The money scene in the 25th chapter How the Procurator Tried to Save Judas from Kyriath shows us yet again that in Bulgakov’s eyes N. S. Gumilev was completely innocent of the charges made against him. Bulgakov makes it clear not just through Mr. Lastochkin, but through the chief of the secret police himself. Remember how astounded was Afranius when Pilate reminded him of the money owed to him?
In this way, Bulgakov shows the attentive reader that Gumilev is Lastochkin, since among all the characters of Master and Margarita his is the only fate that receives no mention in the Epilogue or elsewhere.
It was Bulgakov’s opinion that Gumilev had been set up. It was possible that an unsuspecting N. S. Gumilev may indeed have carried a sum of money from Europe to someone in Petrograd, and when that man was arrested, he may have pointed out the poet as the carrier of that money, leading to Gumilev’s arrest.
After all, Bulgakov had a wide circle of important acquaintances, and he may have known things which very few other people knew. Thus, for instance, when the second husband of the poetess Anna Akhmatova was arrested together with her son from N. S. Gumilev, Lev Nikolayevich, she, according to Professor G. P. Struve, went to Moscow in 1936 to the Bulgakov family, and apparently on their advice, wrote a letter to Stalin, saying that she could not live without her husband and her son. A direct appeal to Stalin often worked wonders whereas complaints on lower levels were by no means as effective. Anyway, the two men Akhmatova was pleading for, were immediately released on Stalin’s order, and soon thereafter the chief of Soviet secret police Yagoda was arrested and executed. Bulgakov is writing about Yagoda and his assistant in Master and Margarita, as the last two “guests,” crafty murderers, arriving for Satan’s Ball.
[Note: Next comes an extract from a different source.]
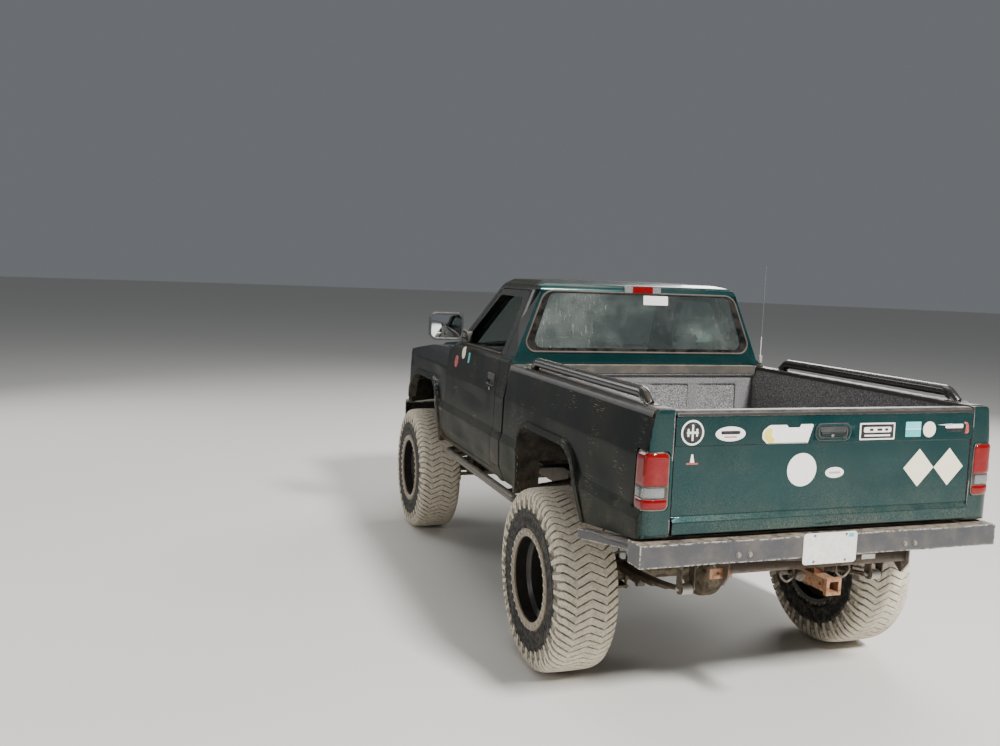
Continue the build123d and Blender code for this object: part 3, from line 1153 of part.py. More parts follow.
def tyre(front):
    """Left tyre, flat across the tread with square shoulders; its tread blocks are left to the finish."""
    half, c = TYRE_WIDTH / 2, WHEEL_X
    b, top = BEAD_RADIUS, TYRE_RADIUS
    rise = top - b
    profile = [
        (c - half + 24.5, b + 0.4, 6),
        (c - half + 21.5, b + 14, 0),
        (c - half + 10, b + 14.3, 6),
        (c - half + 2, b + 0.42 * rise, 90),
        (c - half, b + 0.6 * rise, 60),
        (c - half + 8, top - 46, 20),
        (c - half + 26, top - 6, 14),
        (c - half + 90, top, 300),
        (c + half - 90, top, 300),
        (c + half - 26, top - 6, 14),
        (c + half - 8, top - 46, 20),
        (c + half, b + 0.6 * rise, 60),
        (c + half - 2, b + 0.42 * rise, 90),
        (c + half - 6, b + 40, 10),
        (c + half - 19, b + 24, 6),
        (c + half - 19, b + 4.5, 0),
        (c + half - 26.5, b + 4.5, 0),
        (c + half - 26.5, b - 1.6, 0),
        (c + half - 79, b - 1.6, 0),
        (c + half - 79, b + 20, 4),
        (c + half - 44, b + 40, 10),
        (c + half - 16, b + 0.5 * rise, 60),
        (c + half - 22, top - 60, 30),
        (c + half - 60, top - 24, 40),
        (c - half + 60, top - 24, 40),
        (c - half + 22, top - 60, 30),
        (c - half + 16, b + 0.5 * rise, 60),
        (c - half + 44, b + 40, 10),
        (c - half + 71, b + 20, 4),
        (c - half + 71, b + 0.4, 0),
    ]
    axle_y = FRONT_AXLE_Y if front else REAR_AXLE_Y
    return turned(profile, 0, axle_y, AXLE_Z)


def coil_spring():
    """Left front coil spring between its perch and tower."""
    low, high, wire, radius = AXLE_Z + 61, BED_Z - 140, 9, 50
    turns = 5
    height = high - low - 2 * wire - 0.6
    helix = Helix(pitch=height / turns, height=height, radius=radius)
    coil = sweep(Plane(origin=helix @ 0, z_dir=helix % 0) * Circle(wire), path=helix, is_frenet=True)
    return Pos(COIL_X, FRONT_AXLE_Y, low + wire + 0.3) * coil


def suspension_links():
    """Front axle links: two arms a side to the frame, and the track bar across."""
    left = []
    for axle_y, rise, frame_y, frame_z in LINKS:
        start, end = (LINK_X, axle_y, AXLE_Z + rise), (RAIL_OUT - 50, frame_y, frame_z)
        bar = rod(start, end, 19)
        for x, y, z in (start, end):
            bar += rod((x - LINK_EYE_HALF, y, z), (x + LINK_EYE_HALF, y, z), LINK_EYE)
        left.append(bar)
    track_bar = rod(TRACK_BAR_FRAME, TRACK_BAR_AXLE, 16)
    for x, y, z in (TRACK_BAR_FRAME, TRACK_BAR_AXLE):
        track_bar += rod((x, y - 26, z), (x, y + 26, z), 24)
    return left + [other_side(bar) for bar in left] + [track_bar]


def damper(low, high):
    """A damper: a body, a thinner rod, its shroud and an eye at each end."""
    start, end = Vector(*low), Vector(*high)
    run = end - start
    body = rod(tuple(start + run * 0.09), tuple(start + run * 0.55), 28) + rod(low, high, 11)
    for x, y, z in (low, high):
        body += rod((x - DAMPER_EYE_HALF, y, z), (x + DAMPER_EYE_HALF, y, z), DAMPER_EYE)
    return body + rod(tuple(start + run * 0.5), tuple(start + run * 0.84), 32)


def shock_absorbers():
    """Four dampers, one near each wheel."""
    left = [damper(DAMPER_FRONT_LOW, DAMPER_FRONT_HIGH), damper(DAMPER_REAR_LOW, DAMPER_REAR_HIGH)]
    return left + [other_side(one) for one in left]


ENGINE_HALF = 290
CASE_REAR_Y = FIREWALL_Y + 920


def engine_and_gearbox():
    """Engine with its gearbox and transfer case, as one plain heavy block."""
    y, low, high = FIREWALL_Y, GEARBOX_LOW_Z, FLOOR_Z - 34
    engine = block(-ENGINE_HALF, ENGINE_HALF, FRONT_AXLE_Y - 170, y - 60, ENGINE_LOW_Z, BED_Z + 330)
    side = [(y - 62, low, 0), (y - 62, high, 0), (y + 700, high - 12, 30), (y + 700, low, 20)]
    gearbox = along_x(side, -150, 150)
    return engine + gearbox + block(-120, 260, y + 690, CASE_REAR_Y, low + 4, FLOOR_Z - 60)


def driveshaft(start, end, radius):
    """A propeller shaft along Y between two flanges."""
    sign = 1 if end[1] > start[1] else -1
    (x0, y0, z0), (x1, y1, z1) = start, end
    y0, y1, thick = y0 + sign * SEAT, y1 - sign * SEAT, sign * 14
    shaft = rod((x0, y0, z0), (x0, y0 + thick, z0), 52) + rod((x1, y1 - thick, z1), (x1, y1, z1), 52)
    return shaft + rod((x0, y0 + thick, z0), (x1, y1 - thick, z1), radius)


def driveshafts():
    """Propeller shafts from the transfer case to the two axles."""
    x, z = FRONT_DIFF_X, FLOOR_Z - 158
    rear = driveshaft((0, CASE_REAR_Y, z), (0, REAR_AXLE_Y + REAR_NOSE, AXLE_Z), 36)
    front = driveshaft((x, FIREWALL_Y + 690, z), (x, FRONT_AXLE_Y + FRONT_NOSE, AXLE_Z), 30)
    return [rear, front]


def exhaust():
    """Exhaust pipe down the engine's side, through a muffler and over the rear axle to behind the tyre."""
    z, radius = BED_Z - 300, 32
    x, run_x = -ENGINE_HALF - radius - SEAT, 130 - RAIL_HALF
    points = [
        (x, FIREWALL_Y - 120, BED_Z - 90),
        (x, FIREWALL_Y - 120, z - 10),
        (x, FIREWALL_Y + 260, z - 10),
        (run_x, FIREWALL_Y + 800, z + 4),
        (run_x, REAR_AXLE_Y - 420, z + 4),
        (run_x - 30, REAR_AXLE_Y - 40, AXLE_Z + 215),
        (run_x - 60, REAR_AXLE_Y + TYRE_RADIUS - 128, z),
        (-RAIL_OUT - 130, REAR_AXLE_Y + TYRE_RADIUS + 52, z - 20),
        (116 - BODY_HALF, REAR_AXLE_Y + TYRE_RADIUS + 102, z - 50),
    ]
    pipe = tube_path(points, radius, 60)
    y, low, high = CAB_BACK_Y - 60, z - 66, z + 66
    left, right = run_x + 110, run_x - 110
    muffler = [(right, low, 60), (left, low, 60), (left, high, 60), (right, high, 60)]
    return pipe + along_y(muffler, y, y + 520)


def fuel_tank():
    """Fuel tank inside the left rail, with strap grooves across it."""
    y0, y1 = CAB_BACK_Y - 420, CAB_BACK_Y + 330
    x0, x1 = 120, RAIL_HALF - SEAT
    z0, z1 = BED_Z - 350, BED_Z - 140
    tank = along_y([(x0, z0, 40), (x1, z0, 60), (x1, z1, 20), (x0, z1, 20)], y0, y1)
    for y in (y0 + 180, y1 - 220):
        tank -= block(x0 - 1, x1 + 1, y, y + 40, z0 - 1, z0 + 4)
    return tank


def rock_slider():
    """Left rock slider: a tube under the rocker, turned in at its ends, on struts from the frame."""
    x, z, foot_z = BODY_HALF - 30, ROCKER_Z - 52, BED_Z - 196
    front, rear = FRONT_AXLE_Y + TYRE_RADIUS + 192, REAR_AXLE_Y - TYRE_RADIUS - 72
    points = [(x - 150, front - 20, z), (x, front + 60, z), (x, rear - 60, z), (x - 150, rear + 20, z)]
    bar = tube_path(points, 28, 70)
    for y in (front + 240, (front + rear) / 2, rear - 260):
        bar += rod((RAIL_OUT + 6, y, foot_z), (x - 10, y, z), 20)
        bar += block(RAIL_OUT + SEAT, RAIL_OUT + 10, y - 40, y + 40, foot_z - 45, foot_z + 45)
    return bar


def whip_antenna():
    """Whip antenna on a spring foot at the bed's right front corner."""
    x, y, z = -(BED_INNER_HALF + 24), BED_FRONT_Y + 78, BED_TOP_Z
    height = 694
    mast = Pos(x, y, z + 8) * Cylinder(22, 16)
    mast += Pos(x, y, z + 46) * Cylinder(11, 64)
    return mast + rod((x, y, z + 70), (x, y, z + height), 2.5)


def licence_plate():
    """Blank number plate hung on the bumper's face."""
    z = BUMPER_TOP_Z + 12
    corners = [(-152, z - 152, 10), (152, z - 152, 10), (152, z, 10), (-152, z, 10)]
    return along_y(corners, BUMPER_FACE_Y + SEAT, BUMPER_FACE_Y + SEAT + 3)


def high_brake_lamp():
    """High brake lamp over the rear window."""
    z = ROOF_Z - 58
    corners = [(-135, z - 20, 8), (135, z - 20, 8), (135, z + 22, 8), (-135, z + 22, 8)]
    return along_y(corners, CAB_BACK_Y - 52, CAB_BACK_Y - 18) - cab_outside()


def radiator():
    """Radiator and its support, standing on the rails behind the grille."""
    half, y, low = RAIL_HALF + 20, HOOD_FRONT_Y + 120, BED_Z - 90 + SEAT
    return block(-half, half, y, y + 60, low, BED_Z + 380)


def pair(left):
    """A left piece and its mirror image."""
    return [left, other_side(left)]


def pieces():
    """Every node of the model by name: a shape, or a list of shapes that don't touch."""
    found = {
        "ladder_frame": ladder_frame(),
        "engine_and_gearbox": engine_and_gearbox(),
        "driveshafts": driveshafts(),
        "front_axle": front_axle(),
        "rear_axle": rear_axle(),
        "coil_springs": pair(coil_spring()),
        "suspension_links": suspension_links(),
        "leaf_springs": pair(leaf_spring()),
        "shock_absorbers": shock_absorbers(),
        "exhaust": exhaust(),
        "fuel_tank": fuel_tank(),
        "steering_box": steering_box(),
        "dashboard": dashboard(),
        "bench_seat": bench_seat(),
        "front_fenders": pair(front_fender()),
        "headlamps": pair(headlamp()),
        "grille": grille(),
        "radiator": radiator(),
        "front_bumper": front_bumper(),
        "hood": hood(),
        "bed_sides": pair(bed_side()),
        "bed_floor": bed_floor(),
        "bed_front_wall": bed_front_wall(),
        "tailgate": [tailgate(), tailgate_handle()],
        "tail_lamps": pair(tail_lamp()) + [high_brake_lamp()],
        "bed_rails": pair(bed_rail()),
        "rear_bumper": rear_bumper(),
        "hitch_receiver": hitch_receiver(),
        "licence_plate": licence_plate(),
        "rock_sliders": pair(rock_slider()),
        "whip_antenna": whip_antenna(),
        "door_glass_right": other_side(door_glass()),
        "steering_wheel": steering_wheel(),
        "tie_rod": tie_rod(),
        "pitman_arm": pitman_arm(),
        "drag_link": drag_link(),
        "knuckle_left": knuckle(True),
        "knuckle_right": knuckle(False),
    }
    found.update(cab_pieces())
    found["door_left"], found["door_right"] = pair(door())
    found["mirror_left"], found["mirror_right"] = pair(door_mirror())
    for place, front in (("front", True), ("rear", False)):
        found[f"rim_{place}_left"], found[f"rim_{place}_right"] = pair(rim(front))
        found[f"tyre_{place}_left"], found[f"tyre_{place}_right"] = pair(tyre(front))
    return found


def solids_of(shape):
    """The solids of one shape or of a list of shapes."""
    several = shape if isinstance(shape, list) else [shape]
    return [solid for one in several for solid in one.solids()]


if __name__ == "__main__":
    os.makedirs("parts", exist_ok=True)
    for name, shape in pieces().items():
        export_step(Compound(solids_of(shape)), f"parts/{name}.step")
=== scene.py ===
"""Looks of a lifted off-road pickup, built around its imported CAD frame. Metres, nose towards -Y."""

import json
from math import cos, pi, radians, sin, sqrt, tan

import bmesh
import bpy
from mathutils import Matrix, Vector
from mathutils.bvhtree import BVHTree

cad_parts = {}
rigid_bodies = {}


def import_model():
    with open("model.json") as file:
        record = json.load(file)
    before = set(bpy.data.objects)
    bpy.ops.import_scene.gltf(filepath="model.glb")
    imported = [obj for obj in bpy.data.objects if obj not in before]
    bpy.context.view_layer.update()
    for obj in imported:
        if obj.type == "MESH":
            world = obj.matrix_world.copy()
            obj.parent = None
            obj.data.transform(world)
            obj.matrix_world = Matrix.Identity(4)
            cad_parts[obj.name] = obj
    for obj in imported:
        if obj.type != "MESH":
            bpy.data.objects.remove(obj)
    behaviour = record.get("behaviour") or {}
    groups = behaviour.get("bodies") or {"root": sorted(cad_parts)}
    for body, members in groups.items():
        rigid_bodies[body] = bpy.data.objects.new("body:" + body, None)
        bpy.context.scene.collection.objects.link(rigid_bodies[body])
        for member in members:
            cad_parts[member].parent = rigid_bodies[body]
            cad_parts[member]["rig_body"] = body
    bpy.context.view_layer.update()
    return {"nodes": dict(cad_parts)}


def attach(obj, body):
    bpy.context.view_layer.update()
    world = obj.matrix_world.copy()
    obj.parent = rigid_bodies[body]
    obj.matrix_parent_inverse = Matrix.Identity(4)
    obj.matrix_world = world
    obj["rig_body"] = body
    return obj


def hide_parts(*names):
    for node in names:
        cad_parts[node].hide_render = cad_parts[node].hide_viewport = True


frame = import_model()
NODES = frame["nodes"]
MM = 0.001


# Colours and shader nodes


def colour(code):
    """An sRGB hex value as linear red, green, blue and alpha."""
    values = [int(code[i : i + 2], 16) / 255 for i in (0, 2, 4)]
    return [v / 12.92 if v <= 0.04045 else ((v + 0.055) / 1.055) ** 2.4 for v in values] + [1.0]


def add(tree, kind, inputs=None, **settings):
    """Adds a node; inputs are its sockets' values, or the sockets that feed them."""
    made = tree.nodes.new(kind)
    for name, value in settings.items():
        setattr(made, name, value)
    for name, value in (inputs or {}).items():
        if isinstance(value, bpy.types.NodeSocket):
            tree.links.new(value, made.inputs[name])
        else:
            made.inputs[name].default_value = value
    return made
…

A scene with money is also featured in the next chapter after the 17th, that is, in the last 18th chapter of Part I of Master and Margarita, titled The Hapless Visitors.
In this chapter, the buffet vendor Andrei Fokich Sokov brings “shredded paper” to “Mr. Artist,” that is to Woland, complaining that this was what happened to the money paid to his buffet during the Séance of Black Magic. A most interesting conversation takes place between the vendor and Woland regarding wine and the game of dice. [In Russian, “kosti” means both “dice” and “bones” – hence the frequent pun in classic Russian literature. I have already written about it elsewhere.
Andrei Fokich finds the person he needs – Woland – in the shadows! This is the first correspondence between this situation and the one in Pontius Pilate.
Next, the buffet vendor states his business to Woland, raising a contradiction right away:

Yesterday you were kindly showing some magic tricks
Me?! – exclaimed the magus in astoundment. – Have mercy, will you? This would’ve been rather unbecoming for me!..

And indeed, when Andrei Fokich, “agitated, produced a package out of his pocket and unwrapped it, he was astounded. Inside a torn piece of a newspaper were ten-ruble banknotes.”
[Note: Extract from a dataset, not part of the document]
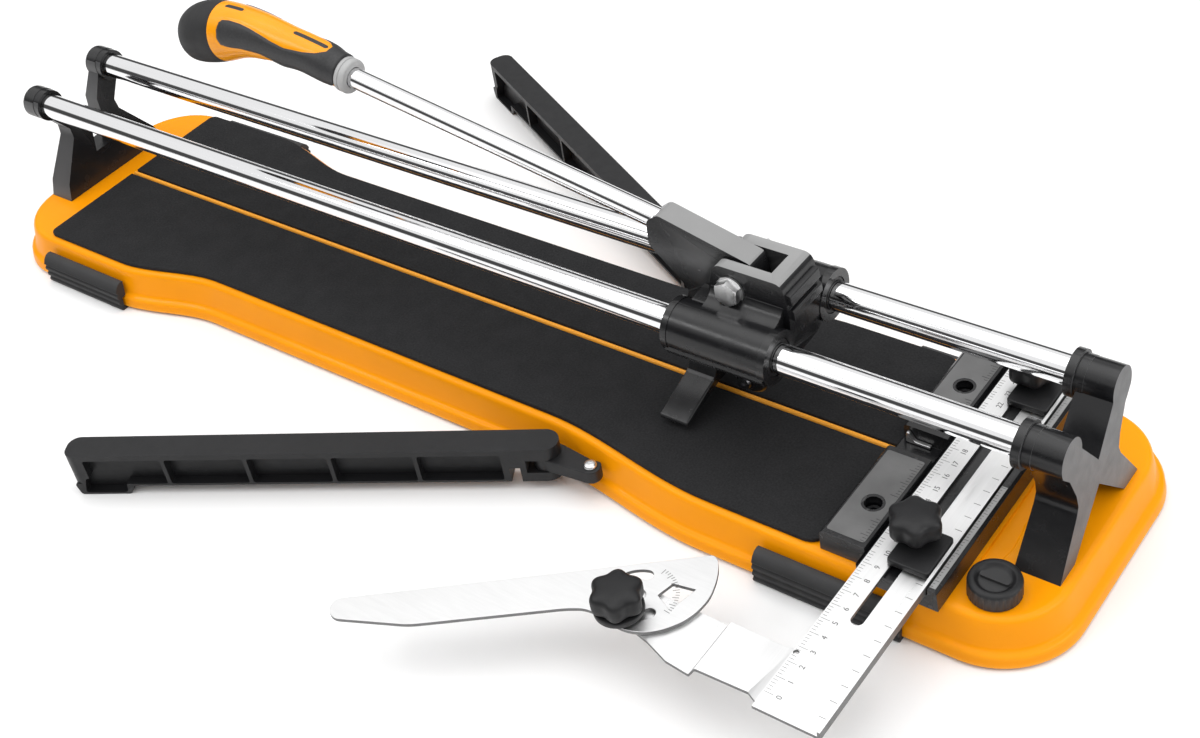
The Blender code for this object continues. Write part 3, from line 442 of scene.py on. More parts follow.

Just like in the case of the accountant Lastochkin, we are dealing with money, but in this case it is first Woland (facetiously) and then Sokov (in all seriousness) who is astounded.
This chapter gives us an explanation of Woland’s magic tricks, or rather of his mind games with Pontius Pilate, which I have already discussed before, in my chapter The Woland Identity.
(See the opening to my chapter A Swallow’s Nest of Luminaries: The God-Fearing Lecher, where the prototype of Andrei Fokich is revealed and the oddities of Chapter 18 of Master and Margarita will no longer appear odd.)
The theme of money, astoundment and amazement is rather difficult, as it shows a conglutination of several novels in one. That’s why we will be touching just one line, namely, the innocence of N. S. Gumilev.
V. S. Lastochkin’s astoundment coincides with the astoundment of the chief of the secret guard Afranius. This astoundment is genuine. Also genuine is Woland’s amazement, but for a different reason.
It becomes clear that Gumilev, in the opinion of Bulgakov, his younger contemporary and also an immensely astute man deeply interested in the events taking place in Russia, the country he loved with all his heart, could never be involved in any anti-government conspiracies, that he was slandered and drawn into a web of gossip and innuendo, all happening behind his back.
Considering himself a free man and never concealing his openly monarchist political views, N. S. Gumilev was by no means helped by his openness and sincerity. Unlike Bulgakov, Gumilev badly underestimated his adversaries and paid the ultimate price – with his life.

Just like in the case of Andrei Fokich Sokov, the money, which V. S. Lastochkin delivers, represents the poetry of N. S. Gumilev.

“…Streaking before his eyes was foreign currency. Here were packs of Canadian dollars, English pounds, Dutch guldens, Latvian lats, Estonian kroons…”

Bulgakov uses foreign money here to show that N. S. Gumilev was considered a “foreign poet” in Russia, which is corroborated by the following words of A. Blok from his article Without a Deity, Without Inspiration:

“…There was something cold and foreign in Gumilev’s poems. He and his followers do not have, and do not wish to have, even a shadow of conception of Russian life. In their poetry they suppress the most important, the only given – the soul…”

Respecting and loving the poetry of Blok, I cannot agree with him here. It is clear to me that Blok was not familiar enough with Gumilev’s poetry. Nor should we forget the fact that Gumilev and Blok were rivals.